Pardon? I did not mean to offend you. I apologize.


Those videos are most likely being served from a CDN.


I can confirm that videos, articles, images, 404 pages are all served by a CDN. Our 404 pages were not cached by the CDN. Allowing them to be cached reduced the origin penetration rate substantially enough to amount to a 66% reduction in outgoing bandwidth over uncached 404s.

Edit: This is not to say that our 404s were not cached at our origin. Our precomputed 404 was cached and served out without a database hit on every connection, however this still invokes the regular expression engine for url pattern matching and taxes the machine's network IO resources.


As are the 404 pages, according to the comment.


Their 404 page is 142KB...not huge, not small. Just sayin'


Is all that HTML? Spiders generally only care about HTML -- they're not going to download the js and css and images and flash and whatever.


8 years ago, maybe. Today all search engine spiders pull down and execute javascript & css as well just so that they can index a real user's experience.


The better ones may, but perhaps not for all pages. Generally, when viewing logs I see search engine spiders make a single request, for only the html content and not js or css.


duh, I didn't think about that :) HTML is way smaller


I got 48 KB of HTML, 110 KB of stylesheets, 59 KB of images, and 136 KB of Javascript. I'm curious how you got your 142 KB number. Do you mean after it's been gzipped?
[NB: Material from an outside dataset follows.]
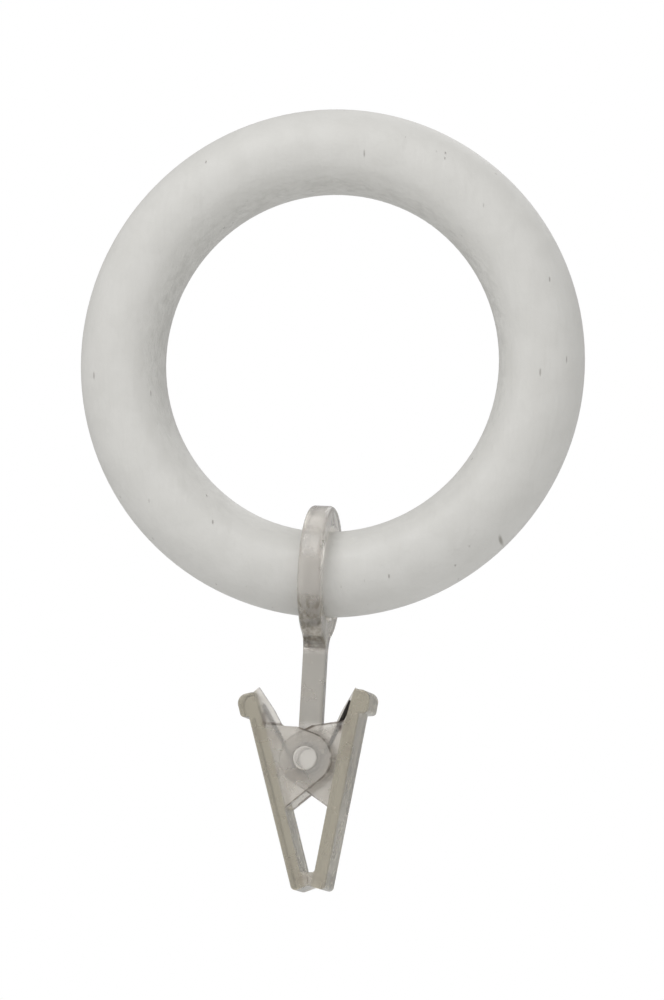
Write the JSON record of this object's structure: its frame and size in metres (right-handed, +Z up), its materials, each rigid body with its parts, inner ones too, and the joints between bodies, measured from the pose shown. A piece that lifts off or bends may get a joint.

just what firebug is telling me


Most likely the transferred size, including gzipped content encoding.


I believe Jakob Nielsen wrote about this almost 12 years ago, "Fighting Linkrot" http://www.useit.com/alertbox/980614.html


I dunno. I'd be more tempted to put a useful page behind the URLs that are already being requested, or redirect them to some relevant content.


They do put a useful page up (links to articles, archive, and search), that's why it accounts for so much demand.


ah. Makes sense, thanks for clarifying.